Input -
-*-*-

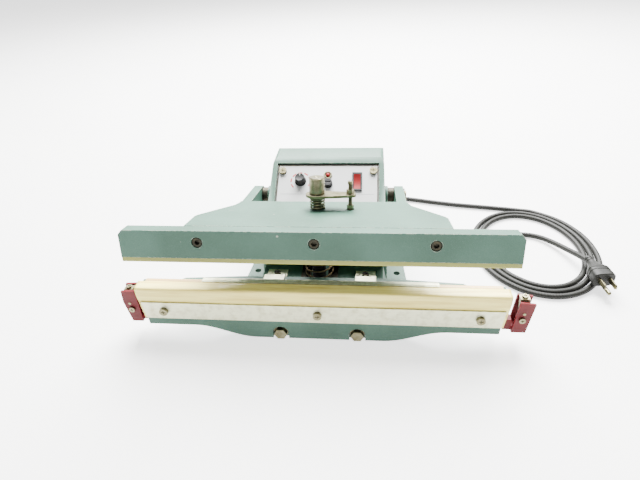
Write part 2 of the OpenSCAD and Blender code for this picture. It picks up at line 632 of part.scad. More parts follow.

-*-*-

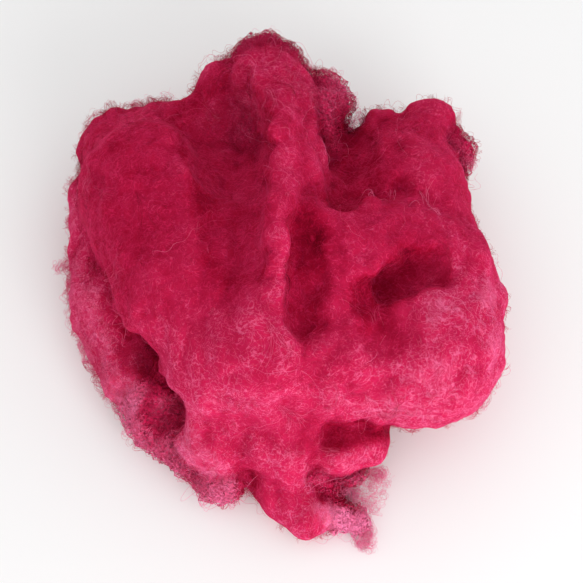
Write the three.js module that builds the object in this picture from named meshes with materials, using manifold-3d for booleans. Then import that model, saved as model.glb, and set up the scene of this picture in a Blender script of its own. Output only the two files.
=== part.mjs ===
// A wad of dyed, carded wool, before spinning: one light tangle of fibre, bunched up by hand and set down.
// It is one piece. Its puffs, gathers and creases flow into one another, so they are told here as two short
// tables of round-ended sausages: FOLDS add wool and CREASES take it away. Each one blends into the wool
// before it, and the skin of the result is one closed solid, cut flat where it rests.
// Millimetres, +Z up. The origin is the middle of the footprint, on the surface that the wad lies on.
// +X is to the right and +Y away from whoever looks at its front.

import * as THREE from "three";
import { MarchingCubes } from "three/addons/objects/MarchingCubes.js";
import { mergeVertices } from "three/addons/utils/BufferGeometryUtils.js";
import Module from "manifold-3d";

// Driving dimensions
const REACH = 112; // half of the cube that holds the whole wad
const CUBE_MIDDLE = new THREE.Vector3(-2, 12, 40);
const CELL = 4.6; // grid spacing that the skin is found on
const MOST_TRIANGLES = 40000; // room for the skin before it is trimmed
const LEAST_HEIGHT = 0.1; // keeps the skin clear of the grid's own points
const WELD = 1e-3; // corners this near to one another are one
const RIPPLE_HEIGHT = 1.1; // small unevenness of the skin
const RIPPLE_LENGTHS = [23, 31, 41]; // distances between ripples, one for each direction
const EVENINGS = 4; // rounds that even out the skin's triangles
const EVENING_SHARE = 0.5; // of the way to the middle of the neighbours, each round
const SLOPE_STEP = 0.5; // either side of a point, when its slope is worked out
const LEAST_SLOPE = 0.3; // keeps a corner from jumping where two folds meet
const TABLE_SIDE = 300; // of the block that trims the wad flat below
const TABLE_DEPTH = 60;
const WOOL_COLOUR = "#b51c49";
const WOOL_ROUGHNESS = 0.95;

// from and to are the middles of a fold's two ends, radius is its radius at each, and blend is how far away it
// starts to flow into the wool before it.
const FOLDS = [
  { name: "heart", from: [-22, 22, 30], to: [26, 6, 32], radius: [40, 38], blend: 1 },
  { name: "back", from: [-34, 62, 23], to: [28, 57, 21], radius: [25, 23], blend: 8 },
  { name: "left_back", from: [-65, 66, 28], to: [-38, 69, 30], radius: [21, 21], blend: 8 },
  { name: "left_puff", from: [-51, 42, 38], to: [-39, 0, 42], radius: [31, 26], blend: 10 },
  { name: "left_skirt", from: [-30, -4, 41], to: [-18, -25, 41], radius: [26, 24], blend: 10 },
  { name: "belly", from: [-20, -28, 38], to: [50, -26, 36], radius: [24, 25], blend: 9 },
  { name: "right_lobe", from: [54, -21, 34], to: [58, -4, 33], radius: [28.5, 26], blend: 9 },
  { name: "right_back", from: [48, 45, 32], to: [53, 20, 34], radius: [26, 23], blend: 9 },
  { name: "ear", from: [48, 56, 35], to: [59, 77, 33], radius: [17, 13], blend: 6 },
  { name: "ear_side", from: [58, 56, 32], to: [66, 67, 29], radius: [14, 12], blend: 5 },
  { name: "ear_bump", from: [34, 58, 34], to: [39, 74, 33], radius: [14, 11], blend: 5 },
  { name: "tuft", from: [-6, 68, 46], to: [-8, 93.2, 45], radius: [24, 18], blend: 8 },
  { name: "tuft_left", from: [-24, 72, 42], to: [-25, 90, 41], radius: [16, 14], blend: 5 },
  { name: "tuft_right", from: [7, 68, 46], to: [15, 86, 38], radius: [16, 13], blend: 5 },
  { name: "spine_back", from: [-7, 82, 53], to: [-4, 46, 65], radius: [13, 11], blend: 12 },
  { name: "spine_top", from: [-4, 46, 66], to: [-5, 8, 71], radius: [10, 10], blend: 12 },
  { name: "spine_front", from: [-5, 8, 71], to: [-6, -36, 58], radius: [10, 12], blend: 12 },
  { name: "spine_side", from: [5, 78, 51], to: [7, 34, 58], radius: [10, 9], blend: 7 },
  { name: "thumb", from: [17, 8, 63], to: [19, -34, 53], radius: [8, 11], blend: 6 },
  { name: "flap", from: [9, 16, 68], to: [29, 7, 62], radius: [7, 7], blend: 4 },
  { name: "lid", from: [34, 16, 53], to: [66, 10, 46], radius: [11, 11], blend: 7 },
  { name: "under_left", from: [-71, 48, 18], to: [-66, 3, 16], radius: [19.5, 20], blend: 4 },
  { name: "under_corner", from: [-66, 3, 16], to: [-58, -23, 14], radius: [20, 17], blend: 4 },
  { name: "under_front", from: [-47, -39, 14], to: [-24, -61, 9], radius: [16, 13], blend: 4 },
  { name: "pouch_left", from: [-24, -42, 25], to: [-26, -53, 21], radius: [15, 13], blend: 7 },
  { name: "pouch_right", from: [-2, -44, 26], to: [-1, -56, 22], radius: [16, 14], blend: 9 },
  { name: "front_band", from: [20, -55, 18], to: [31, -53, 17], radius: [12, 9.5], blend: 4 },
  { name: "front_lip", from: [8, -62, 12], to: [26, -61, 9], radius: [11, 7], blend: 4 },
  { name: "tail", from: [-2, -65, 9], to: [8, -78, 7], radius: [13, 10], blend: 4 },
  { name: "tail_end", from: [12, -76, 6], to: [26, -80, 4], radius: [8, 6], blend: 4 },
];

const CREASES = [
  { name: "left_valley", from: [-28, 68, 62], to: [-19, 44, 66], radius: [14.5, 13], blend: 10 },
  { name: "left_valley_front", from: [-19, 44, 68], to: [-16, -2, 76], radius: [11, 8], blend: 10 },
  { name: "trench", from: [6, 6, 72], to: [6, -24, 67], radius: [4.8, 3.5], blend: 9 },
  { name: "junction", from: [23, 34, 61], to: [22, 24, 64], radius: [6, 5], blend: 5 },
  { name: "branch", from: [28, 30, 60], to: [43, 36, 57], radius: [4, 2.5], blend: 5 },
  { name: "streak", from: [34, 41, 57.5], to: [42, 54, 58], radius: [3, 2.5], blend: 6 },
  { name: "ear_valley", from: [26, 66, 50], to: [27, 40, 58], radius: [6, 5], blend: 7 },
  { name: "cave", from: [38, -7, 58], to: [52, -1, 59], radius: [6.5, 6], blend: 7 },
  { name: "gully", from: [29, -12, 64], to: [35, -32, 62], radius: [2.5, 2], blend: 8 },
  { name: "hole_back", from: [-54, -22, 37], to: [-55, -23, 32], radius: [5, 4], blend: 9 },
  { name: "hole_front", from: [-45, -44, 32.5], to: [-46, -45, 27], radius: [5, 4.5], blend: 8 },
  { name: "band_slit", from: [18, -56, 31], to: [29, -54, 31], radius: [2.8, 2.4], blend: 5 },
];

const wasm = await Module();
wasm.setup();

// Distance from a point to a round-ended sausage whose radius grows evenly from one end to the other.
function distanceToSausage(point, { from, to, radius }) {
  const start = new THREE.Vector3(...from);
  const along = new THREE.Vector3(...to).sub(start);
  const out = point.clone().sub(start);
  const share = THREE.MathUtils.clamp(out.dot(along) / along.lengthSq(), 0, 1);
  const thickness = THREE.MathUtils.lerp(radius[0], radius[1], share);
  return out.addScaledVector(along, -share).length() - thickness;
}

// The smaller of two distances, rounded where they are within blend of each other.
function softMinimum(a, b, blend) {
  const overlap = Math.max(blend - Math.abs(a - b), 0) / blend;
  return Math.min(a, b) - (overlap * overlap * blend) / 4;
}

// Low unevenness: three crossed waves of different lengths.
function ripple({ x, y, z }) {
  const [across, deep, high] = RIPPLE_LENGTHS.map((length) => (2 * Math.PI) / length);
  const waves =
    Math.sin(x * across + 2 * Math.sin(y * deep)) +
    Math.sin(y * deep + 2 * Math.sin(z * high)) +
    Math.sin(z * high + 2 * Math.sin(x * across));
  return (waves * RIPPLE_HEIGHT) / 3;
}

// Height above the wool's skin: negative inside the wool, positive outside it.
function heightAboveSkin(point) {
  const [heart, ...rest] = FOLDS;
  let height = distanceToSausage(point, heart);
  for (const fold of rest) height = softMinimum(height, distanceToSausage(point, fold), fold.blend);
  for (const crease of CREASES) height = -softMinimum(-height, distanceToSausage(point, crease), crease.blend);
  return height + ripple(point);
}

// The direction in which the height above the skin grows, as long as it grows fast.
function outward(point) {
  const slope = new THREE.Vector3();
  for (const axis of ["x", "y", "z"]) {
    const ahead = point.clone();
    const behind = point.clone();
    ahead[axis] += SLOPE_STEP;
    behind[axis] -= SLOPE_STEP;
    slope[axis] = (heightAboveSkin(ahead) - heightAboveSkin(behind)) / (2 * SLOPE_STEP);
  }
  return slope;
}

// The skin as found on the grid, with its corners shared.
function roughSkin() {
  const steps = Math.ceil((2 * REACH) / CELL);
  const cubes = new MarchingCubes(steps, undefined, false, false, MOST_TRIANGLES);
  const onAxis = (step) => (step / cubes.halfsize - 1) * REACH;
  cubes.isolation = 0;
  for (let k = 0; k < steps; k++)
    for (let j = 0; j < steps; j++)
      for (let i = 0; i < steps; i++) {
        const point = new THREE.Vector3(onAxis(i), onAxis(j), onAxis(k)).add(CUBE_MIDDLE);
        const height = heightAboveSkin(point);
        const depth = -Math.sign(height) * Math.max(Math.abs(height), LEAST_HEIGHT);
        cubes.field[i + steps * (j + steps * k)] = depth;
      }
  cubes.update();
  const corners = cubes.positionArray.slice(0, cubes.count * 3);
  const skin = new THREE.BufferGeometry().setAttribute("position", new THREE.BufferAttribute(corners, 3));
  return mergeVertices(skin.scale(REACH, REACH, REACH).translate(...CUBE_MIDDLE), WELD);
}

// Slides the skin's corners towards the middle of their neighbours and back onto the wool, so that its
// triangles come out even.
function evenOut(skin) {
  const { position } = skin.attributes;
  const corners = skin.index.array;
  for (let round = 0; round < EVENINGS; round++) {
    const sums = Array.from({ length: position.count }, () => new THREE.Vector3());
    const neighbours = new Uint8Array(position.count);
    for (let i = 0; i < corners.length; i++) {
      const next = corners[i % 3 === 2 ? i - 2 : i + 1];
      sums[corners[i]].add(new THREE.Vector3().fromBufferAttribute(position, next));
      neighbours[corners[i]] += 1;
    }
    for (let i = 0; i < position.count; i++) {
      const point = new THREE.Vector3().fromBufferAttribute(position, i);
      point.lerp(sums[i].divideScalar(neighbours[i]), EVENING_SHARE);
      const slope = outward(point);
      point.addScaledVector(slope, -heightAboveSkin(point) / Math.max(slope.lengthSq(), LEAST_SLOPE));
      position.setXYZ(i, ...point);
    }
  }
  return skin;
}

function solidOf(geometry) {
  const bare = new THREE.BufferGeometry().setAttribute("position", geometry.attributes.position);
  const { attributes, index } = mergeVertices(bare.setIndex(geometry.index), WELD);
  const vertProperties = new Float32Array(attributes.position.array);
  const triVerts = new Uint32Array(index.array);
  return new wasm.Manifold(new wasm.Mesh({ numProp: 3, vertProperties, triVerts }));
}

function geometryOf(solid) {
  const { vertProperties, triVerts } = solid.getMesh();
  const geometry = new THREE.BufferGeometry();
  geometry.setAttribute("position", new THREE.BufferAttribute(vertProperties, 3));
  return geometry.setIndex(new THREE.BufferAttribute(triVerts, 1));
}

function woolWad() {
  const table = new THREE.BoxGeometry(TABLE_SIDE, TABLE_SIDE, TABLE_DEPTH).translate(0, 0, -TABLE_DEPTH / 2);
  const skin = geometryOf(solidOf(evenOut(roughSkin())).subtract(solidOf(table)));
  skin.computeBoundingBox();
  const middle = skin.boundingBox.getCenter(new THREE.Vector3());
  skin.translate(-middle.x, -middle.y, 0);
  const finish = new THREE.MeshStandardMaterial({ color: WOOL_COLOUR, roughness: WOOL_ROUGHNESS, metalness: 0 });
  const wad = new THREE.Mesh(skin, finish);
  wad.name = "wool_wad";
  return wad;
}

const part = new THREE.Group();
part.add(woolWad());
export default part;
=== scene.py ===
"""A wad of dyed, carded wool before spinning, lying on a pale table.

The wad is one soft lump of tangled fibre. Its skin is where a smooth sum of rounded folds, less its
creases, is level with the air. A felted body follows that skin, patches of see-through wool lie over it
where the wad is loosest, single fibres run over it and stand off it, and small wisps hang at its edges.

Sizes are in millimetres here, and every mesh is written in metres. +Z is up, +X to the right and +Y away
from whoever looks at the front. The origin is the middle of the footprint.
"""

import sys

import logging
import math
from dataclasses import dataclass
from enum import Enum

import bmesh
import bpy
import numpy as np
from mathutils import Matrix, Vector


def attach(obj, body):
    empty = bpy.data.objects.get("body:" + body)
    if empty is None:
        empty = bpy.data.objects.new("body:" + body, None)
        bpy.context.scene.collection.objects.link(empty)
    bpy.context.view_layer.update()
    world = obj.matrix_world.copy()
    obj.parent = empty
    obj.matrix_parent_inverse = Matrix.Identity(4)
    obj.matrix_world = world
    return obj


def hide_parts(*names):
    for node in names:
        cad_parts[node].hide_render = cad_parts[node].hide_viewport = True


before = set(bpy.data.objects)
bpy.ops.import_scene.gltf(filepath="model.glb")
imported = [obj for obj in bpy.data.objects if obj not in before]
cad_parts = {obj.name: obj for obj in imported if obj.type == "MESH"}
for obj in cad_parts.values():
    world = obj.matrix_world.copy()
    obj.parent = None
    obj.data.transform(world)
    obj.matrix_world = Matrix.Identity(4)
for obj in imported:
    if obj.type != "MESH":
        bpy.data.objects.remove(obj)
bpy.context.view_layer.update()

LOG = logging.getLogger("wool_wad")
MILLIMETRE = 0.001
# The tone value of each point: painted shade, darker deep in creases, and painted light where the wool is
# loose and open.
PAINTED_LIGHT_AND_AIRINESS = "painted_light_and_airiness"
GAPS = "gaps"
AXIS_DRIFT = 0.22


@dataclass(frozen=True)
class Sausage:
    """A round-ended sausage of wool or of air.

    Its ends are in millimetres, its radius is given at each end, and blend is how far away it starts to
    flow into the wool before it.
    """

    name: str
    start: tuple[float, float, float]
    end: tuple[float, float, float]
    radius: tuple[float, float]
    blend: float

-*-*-

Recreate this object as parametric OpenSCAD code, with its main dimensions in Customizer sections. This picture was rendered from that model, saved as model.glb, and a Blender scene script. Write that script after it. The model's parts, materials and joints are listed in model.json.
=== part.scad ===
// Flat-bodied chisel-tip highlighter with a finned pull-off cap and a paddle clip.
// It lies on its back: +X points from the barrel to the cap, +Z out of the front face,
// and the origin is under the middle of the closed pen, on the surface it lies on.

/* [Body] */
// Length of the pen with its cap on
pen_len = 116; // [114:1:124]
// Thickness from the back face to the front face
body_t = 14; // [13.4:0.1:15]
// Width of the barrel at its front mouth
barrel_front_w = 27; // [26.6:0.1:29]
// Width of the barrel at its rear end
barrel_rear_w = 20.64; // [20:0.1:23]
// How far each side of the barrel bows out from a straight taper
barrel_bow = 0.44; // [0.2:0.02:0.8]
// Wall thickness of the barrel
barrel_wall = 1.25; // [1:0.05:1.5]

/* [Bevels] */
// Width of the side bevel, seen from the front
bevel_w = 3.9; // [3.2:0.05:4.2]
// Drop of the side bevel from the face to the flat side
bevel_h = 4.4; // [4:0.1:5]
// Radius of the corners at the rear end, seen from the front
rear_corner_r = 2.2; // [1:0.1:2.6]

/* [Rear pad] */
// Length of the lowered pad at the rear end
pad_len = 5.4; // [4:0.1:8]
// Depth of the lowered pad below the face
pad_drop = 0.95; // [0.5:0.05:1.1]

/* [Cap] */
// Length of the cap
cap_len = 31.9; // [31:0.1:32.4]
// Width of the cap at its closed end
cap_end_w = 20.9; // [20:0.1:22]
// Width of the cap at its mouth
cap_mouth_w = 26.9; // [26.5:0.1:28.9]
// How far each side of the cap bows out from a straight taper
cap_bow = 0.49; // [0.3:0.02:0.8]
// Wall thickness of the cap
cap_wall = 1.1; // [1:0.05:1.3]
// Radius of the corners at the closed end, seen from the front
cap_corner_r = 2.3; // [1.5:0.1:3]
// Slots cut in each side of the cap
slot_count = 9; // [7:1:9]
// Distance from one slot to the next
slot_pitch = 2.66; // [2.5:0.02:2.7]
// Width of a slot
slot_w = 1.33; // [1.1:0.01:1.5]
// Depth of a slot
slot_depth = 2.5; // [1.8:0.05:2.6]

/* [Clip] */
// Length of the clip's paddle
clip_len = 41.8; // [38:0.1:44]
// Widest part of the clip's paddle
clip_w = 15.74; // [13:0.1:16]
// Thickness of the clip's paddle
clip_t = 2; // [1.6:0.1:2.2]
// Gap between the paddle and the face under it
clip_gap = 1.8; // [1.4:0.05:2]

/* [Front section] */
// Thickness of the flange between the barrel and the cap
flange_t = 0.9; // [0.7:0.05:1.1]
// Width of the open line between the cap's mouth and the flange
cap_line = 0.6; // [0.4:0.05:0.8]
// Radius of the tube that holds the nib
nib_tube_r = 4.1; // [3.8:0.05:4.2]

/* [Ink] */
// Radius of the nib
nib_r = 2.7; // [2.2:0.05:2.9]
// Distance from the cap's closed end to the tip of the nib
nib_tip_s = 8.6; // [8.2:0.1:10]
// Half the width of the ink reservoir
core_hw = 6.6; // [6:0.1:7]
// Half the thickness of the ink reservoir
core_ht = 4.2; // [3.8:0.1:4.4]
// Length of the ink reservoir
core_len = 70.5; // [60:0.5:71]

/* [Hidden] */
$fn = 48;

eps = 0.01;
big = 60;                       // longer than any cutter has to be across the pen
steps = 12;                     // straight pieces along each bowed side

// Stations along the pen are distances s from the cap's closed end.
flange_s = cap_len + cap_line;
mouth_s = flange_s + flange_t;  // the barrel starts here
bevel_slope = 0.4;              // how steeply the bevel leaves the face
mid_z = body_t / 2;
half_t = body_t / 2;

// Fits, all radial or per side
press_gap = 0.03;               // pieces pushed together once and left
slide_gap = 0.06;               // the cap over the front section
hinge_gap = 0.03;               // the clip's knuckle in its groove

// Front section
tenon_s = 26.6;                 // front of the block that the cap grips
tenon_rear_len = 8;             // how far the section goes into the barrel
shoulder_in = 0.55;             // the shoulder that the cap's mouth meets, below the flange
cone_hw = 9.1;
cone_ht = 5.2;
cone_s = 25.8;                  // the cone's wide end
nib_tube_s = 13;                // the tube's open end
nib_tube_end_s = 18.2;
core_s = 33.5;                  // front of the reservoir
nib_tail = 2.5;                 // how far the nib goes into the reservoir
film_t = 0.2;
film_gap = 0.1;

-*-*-

Exercise details - Go through the material above and output exactly the lines from the one containing "skin.translate(-middle.x, -middle.y, 0);" through the one containing "import numpy as np".

Exercise solution -
  skin.translate(-middle.x, -middle.y, 0);
  const finish = new THREE.MeshStandardMaterial({ color: WOOL_COLOUR, roughness: WOOL_ROUGHNESS, metalness: 0 });
  const wad = new THREE.Mesh(skin, finish);
  wad.name = "wool_wad";
  return wad;
}

const part = new THREE.Group();
part.add(woolWad());
export default part;
=== scene.py ===
"""A wad of dyed, carded wool before spinning, lying on a pale table.

The wad is one soft lump of tangled fibre. Its skin is where a smooth sum of rounded folds, less its
creases, is level with the air. A felted body follows that skin, patches of see-through wool lie over it
where the wad is loosest, single fibres run over it and stand off it, and small wisps hang at its edges.

Sizes are in millimetres here, and every mesh is written in metres. +Z is up, +X to the right and +Y away
from whoever looks at the front. The origin is the middle of the footprint.
"""

import sys

import logging
import math
from dataclasses import dataclass
from enum import Enum

import bmesh
import bpy
import numpy as np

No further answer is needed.